Information supplied:
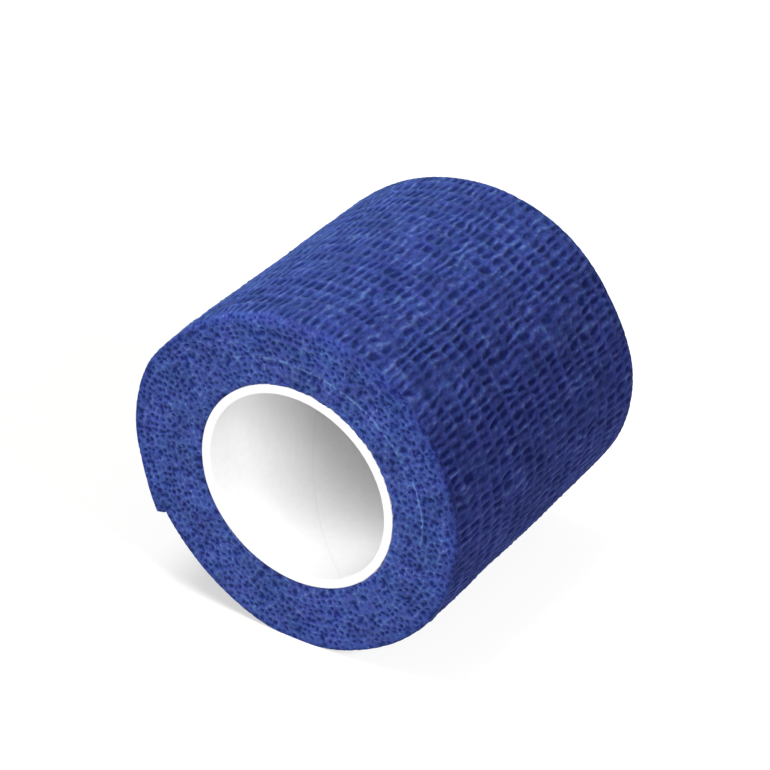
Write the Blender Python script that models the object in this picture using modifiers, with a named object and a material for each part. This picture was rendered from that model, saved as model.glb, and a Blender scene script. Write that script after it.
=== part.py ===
"""A roll of cohesive bandage on a cardboard core, lying on its side.

The roll's axis runs along Y and its open end faces -Y. Angles are in degrees in the XZ plane,
from +X towards +Z. The origin is on the surface that carries the roll, under its middle.
"""

import math
from collections import namedtuple

import bmesh
import bpy
import numpy as np

MM = 0.001

# The strip, wound on its core
STRIP_WIDTH = 50 * MM
THREAD_COUNT = 17
THREAD_PITCH = 2.93 * MM
FIRST_THREAD = 0.7 * MM
THREAD_RIB = 0.2 * MM

# The soft corner between the wound face and the ends, larger over the top of the front end
SHOULDER = 0.4 * MM
SOFT_SHOULDER = 1.3 * MM
SOFT_SHOULDER_ANGLE = 95.0
SOFT_SHOULDER_SPREAD = 32.0
SHOULDER_STEPS = 3

# The outermost turn ends in a cut edge low on the left side
CUT_ANGLE = 209.4
CUT_LEAN = 0.4

# The flat spot that the roll lies on
DOWN = 270.0
FLAT_HALF_ANGLE = 8.4
COLUMNS_BEFORE_FLAT = 12
COLUMNS_ON_FLAT = 4
COLUMNS_AFTER_FLAT = 67

# The core tube, a little off the middle of the wound form
CORE_OUTER_RADIUS = 16.7 * MM
CORE_WALL = 1.4 * MM
CORE_EDGE = 0.2 * MM
CORE_OFF_CENTRE = (0.2 * MM, -0.4 * MM)
CORE_SIDES = 72
FIT_GAP = 0.3 * MM

# The wound form's radius at each end, once round from under the cut end to the cut end itself
Winding = namedtuple("Winding", "angle front_mm back_mm")
WINDINGS = (
    Winding(209.4, 27.3, 27.2),
    Winding(222, 27.2, 27.3),
    Winding(240, 27.4, 27.5),
    Winding(258, 27.9, 27.7),
    Winding(278, 27.9, 27.6),
    Winding(300, 27.5, 27.3),
    Winding(326, 27.6, 27.1),
    Winding(345, 27.6, 27.8),
    Winding(365, 27.6, 28.2),
    Winding(390, 27.6, 27.7),
    Winding(412, 27.6, 28.0),
    Winding(440, 27.5, 27.5),
    Winding(462, 27.4, 27.0),
    Winding(488, 27.5, 27.1),
    Winding(502, 27.7, 27.5),
    Winding(514, 28.4, 28.0),
    Winding(528, 28.6, 28.2),
    Winding(541, 28.6, 28.2),
    Winding(553, 28.4, 28.1),
    Winding(569.4, 29.0, 28.7),
)


def clear_scene():
    for obj in list(bpy.data.objects):
        bpy.data.objects.remove(obj, do_unlink=True)


def new_collection(name):
    collection = bpy.data.collections.new(name)
    bpy.context.scene.collection.children.link(collection)
    return collection


def plain_material(name, colour, roughness):
    material = bpy.data.materials.new(name)
    material.use_nodes = True
    shader = material.node_tree.nodes["Principled BSDF"]
    shader.inputs["Base Color"].default_value = (*colour, 1.0)
    shader.inputs["Roughness"].default_value = roughness
    shader.inputs["Metallic"].default_value = 0.0
    return material


def smooth_curve(at, known_at, values):
    """Values between the known ones, on cubic pieces whose slopes come from the neighbours."""
    known_at = np.asarray(known_at, float)
    values = np.asarray(values, float)
    slopes = np.gradient(values, known_at)
    piece = np.clip(np.searchsorted(known_at, at, side="right") - 1, 0, len(known_at) - 2)
    span = known_at[piece + 1] - known_at[piece]
    t = (at - known_at[piece]) / span
    rise = t * t * (3 - 2 * t)
    start_bend = t * (1 - t) ** 2 * span
    end_bend = -t * t * (1 - t) * span
    return (
        values[piece] * (1 - rise)
        + values[piece + 1] * rise
        + slopes[piece] * start_bend
        + slopes[piece + 1] * end_bend
    )


def column_angles():
    """The angles of the sections, once round, with the flat spot's edges among them."""
    start = CUT_ANGLE + CUT_LEAN
    flat_start = DOWN - FLAT_HALF_ANGLE
    flat_end = DOWN + FLAT_HALF_ANGLE
    end = CUT_ANGLE + 360 - CUT_LEAN
    before = np.linspace(start, flat_start, COLUMNS_BEFORE_FLAT, endpoint=False)
    on_flat = np.linspace(flat_start, flat_end, COLUMNS_ON_FLAT, endpoint=False)
    after = np.linspace(flat_end, end, COLUMNS_AFTER_FLAT)
    return np.concatenate([before, on_flat, after])


def shoulder_size(angle):
    """The front corner's radius, which swells over the top of the roll."""
    away = (angle % 360 - SOFT_SHOULDER_ANGLE) / SOFT_SHOULDER_SPREAD
    return SHOULDER + SOFT_SHOULDER * math.exp(-away * away)


def shoulder_points(size):
    """(in from the end, lift) from the end plane to the wound face, on a quarter circle."""
    turns = np.linspace(0, math.pi / 2, SHOULDER_STEPS + 1)
    return [(size * (1 - math.cos(turn)), size * (math.sin(turn) - 1)) for turn in turns]


def thread_ribs():
    """(y, lift) of the low line before each elastic thread and of the rib over the thread."""
    points = []
    for thread in range(1, THREAD_COUNT):
        rib_y = FIRST_THREAD + thread * THREAD_PITCH - STRIP_WIDTH / 2
        points.append((rib_y - THREAD_PITCH / 2, 0.0))
        points.append((rib_y, THREAD_RIB))
    return points


def outer_line(angle):
    """(y, lift) from the front end to the back end, over both shoulders and the ribs."""
    half = STRIP_WIDTH / 2
    front = [(inset - half, lift) for inset, lift in shoulder_points(shoulder_size(angle))]
    back = [(half - inset, lift) for inset, lift in shoulder_points(SHOULDER)]
    return front + thread_ribs() + back[::-1]


def wound_sections():
    """The sections' points, an array of section by point by (x, y, z) about the roll's axis.

    Each section is a closed loop: the outer line from front to back, then the bore's two
    edges. What lies below the flat spot is raised to it.
    """
    angles = column_angles()
    known_at = [row.angle for row in WINDINGS]
    front_radii = smooth_curve(angles, known_at, [row.front_mm * MM for row in WINDINGS])
    back_radii = smooth_curve(angles, known_at, [row.back_mm * MM for row in WINDINGS])
    bore_radius = CORE_OUTER_RADIUS + FIT_GAP
    sections = []
    for angle, front_radius, back_radius in zip(angles, front_radii, back_radii):
        turn = math.radians(angle)
        along = np.array([y for y, lift in outer_line(angle)])
        lifts = np.array([lift for y, lift in outer_line(angle)])
        share = along / STRIP_WIDTH + 0.5
        radii = front_radius * (1 - share) + back_radius * share + lifts
        points = [
            (radius * math.cos(turn), y, radius * math.sin(turn))
            for y, radius in zip(along, radii)
        ]
        bore_x = CORE_OFF_CENTRE[0] + bore_radius * math.cos(turn)
        bore_z = CORE_OFF_CENTRE[1] + bore_radius * math.sin(turn)
        points.append((bore_x, STRIP_WIDTH / 2, bore_z))
        points.append((bore_x, -STRIP_WIDTH / 2, bore_z))
        sections.append(points)
    sections = np.array(sections)
    sections[..., 2] = np.maximum(sections[..., 2], -axis_height())
    return sections


def axis_height():
    """The roll's axis above the surface, from the radius at the flat spot's edges."""
    known_at = [row.angle for row in WINDINGS]
    down_radius = smooth_curve(DOWN, known_at, [row.front_mm * MM for row in WINDINGS])
    return float(down_radius) * math.cos(math.radians(FLAT_HALF_ANGLE))


def axis_place(sections):
    """Where the roll's axis goes, so that the origin is under the middle of the whole."""
    middle_x = (sections[..., 0].max() + sections[..., 0].min()) / 2
    return (-middle_x, 0.0, axis_height())


def loft_object(name, sections, material):
    """One closed body through closed sections, the last joined to the first."""
    mesh = bmesh.new()
    rings = [[mesh.verts.new(point) for point in section] for section in sections]
    count = len(rings[0])
    for ring, following in zip(rings, rings[1:] + rings[:1]):
        for i in range(count):
            after = (i + 1) % count
            mesh.faces.new((ring[i], ring[after], following[after], following[i]))
    bmesh.ops.recalc_face_normals(mesh, faces=mesh.faces)
    data = bpy.data.meshes.new(name)
    mesh.to_mesh(data)
    mesh.free()
    data.materials.append(material)
    return bpy.data.objects.new(name, data)


def build_bandage(sections, axis, collection):
    cloth = plain_material("blue_cohesive_cloth", (0.045, 0.065, 0.26), 0.9)
    bandage = loft_object("bandage", sections, cloth)
    bandage.data.shade_smooth()
    bandage.data.set_sharp_from_angle(angle=math.radians(40))
    bandage.location = axis
    collection.objects.link(bandage)


def core_profile():
    """(radius, height) round the wall, down its outer side first, with chamfered rims."""
    outer = CORE_OUTER_RADIUS
    inner = CORE_OUTER_RADIUS - CORE_WALL
    end = STRIP_WIDTH / 2
    return (
        (outer, end - CORE_EDGE),
        (outer, CORE_EDGE - end),
        (outer - CORE_EDGE, -end),
        (inner + CORE_EDGE, -end),
        (inner, CORE_EDGE - end),
        (inner, end - CORE_EDGE),
        (inner + CORE_EDGE, end),
        (outer - CORE_EDGE, end),
    )


def build_core(axis, collection):
    card = plain_material("white_core_card", (0.86, 0.87, 0.88), 0.75)
    profile = bpy.data.meshes.new("core")
    points = [(radius, 0.0, height) for radius, height in core_profile()]
    edges = [(i, (i + 1) % len(points)) for i in range(len(points))]
    profile.from_pydata(points, edges, [])
    profile.materials.append(card)
    core = bpy.data.objects.new("core", profile)
    collection.objects.link(core)
    turn = core.modifiers.new("turn", "SCREW")
    turn.axis = "Z"
    turn.steps = CORE_SIDES
    turn.render_steps = CORE_SIDES
    turn.use_merge_vertices = True
    turn.merge_threshold = 0.00001
    turn.use_smooth_shade = True
    core.rotation_euler = (math.radians(90), 0.0, 0.0)
    core.location = (axis[0] + CORE_OFF_CENTRE[0], axis[1], axis[2] + CORE_OFF_CENTRE[1])


def main():
    clear_scene()
    collection = new_collection("cohesive_bandage_roll")
    sections = wound_sections()
    axis = axis_place(sections)
    build_bandage(sections, axis, collection)
    build_core(axis, collection)


main()
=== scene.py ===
"""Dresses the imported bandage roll: its crinkled cloth, the edges of its layers and its card tube.

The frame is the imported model's, in metres: the roll's axis runs along Y, its open end faces -Y
and +Z is up. Angles run in degrees from +X towards +Z. The surfaces are worked out about the
roll's axis in millimetres, and the last step of each puts it in its place in metres.
"""

import math
from collections import namedtuple

import bpy
import numpy as np
from mathutils import Matrix, Vector


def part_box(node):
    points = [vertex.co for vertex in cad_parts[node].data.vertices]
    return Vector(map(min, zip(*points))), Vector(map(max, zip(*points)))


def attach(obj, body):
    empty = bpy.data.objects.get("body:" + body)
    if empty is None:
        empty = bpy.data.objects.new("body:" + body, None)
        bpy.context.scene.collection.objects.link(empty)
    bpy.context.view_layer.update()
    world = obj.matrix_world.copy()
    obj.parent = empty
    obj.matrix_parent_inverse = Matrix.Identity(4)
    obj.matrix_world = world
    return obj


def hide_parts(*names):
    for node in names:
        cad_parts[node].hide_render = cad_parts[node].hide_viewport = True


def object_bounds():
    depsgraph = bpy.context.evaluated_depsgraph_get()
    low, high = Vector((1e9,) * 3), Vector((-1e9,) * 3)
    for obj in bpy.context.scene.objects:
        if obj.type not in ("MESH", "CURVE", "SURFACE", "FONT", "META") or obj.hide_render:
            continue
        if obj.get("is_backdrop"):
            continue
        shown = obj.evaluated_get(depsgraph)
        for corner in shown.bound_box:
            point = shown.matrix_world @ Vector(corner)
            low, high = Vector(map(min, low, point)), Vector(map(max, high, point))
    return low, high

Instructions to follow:
Above is a listing; print exactly its lines from the one with "profile.from_pydata(points, edges, [])" through the one with "points = [vertex.co", and no other lines.

Exercise response:
    profile.from_pydata(points, edges, [])
    profile.materials.append(card)
    core = bpy.data.objects.new("core", profile)
    collection.objects.link(core)
    turn = core.modifiers.new("turn", "SCREW")
    turn.axis = "Z"
    turn.steps = CORE_SIDES
    turn.render_steps = CORE_SIDES
    turn.use_merge_vertices = True
    turn.merge_threshold = 0.00001
    turn.use_smooth_shade = True
    core.rotation_euler = (math.radians(90), 0.0, 0.0)
    core.location = (axis[0] + CORE_OFF_CENTRE[0], axis[1], axis[2] + CORE_OFF_CENTRE[1])


def main():
    clear_scene()
    collection = new_collection("cohesive_bandage_roll")
    sections = wound_sections()
    axis = axis_place(sections)
    build_bandage(sections, axis, collection)
    build_core(axis, collection)


main()
=== scene.py ===
"""Dresses the imported bandage roll: its crinkled cloth, the edges of its layers and its card tube.

The frame is the imported model's, in metres: the roll's axis runs along Y, its open end faces -Y
and +Z is up. Angles run in degrees from +X towards +Z. The surfaces are worked out about the
roll's axis in millimetres, and the last step of each puts it in its place in metres.
"""

import math
from collections import namedtuple

import bpy
import numpy as np
from mathutils import Matrix, Vector


def part_box(node):
    points = [vertex.co for vertex in cad_parts[node].data.vertices]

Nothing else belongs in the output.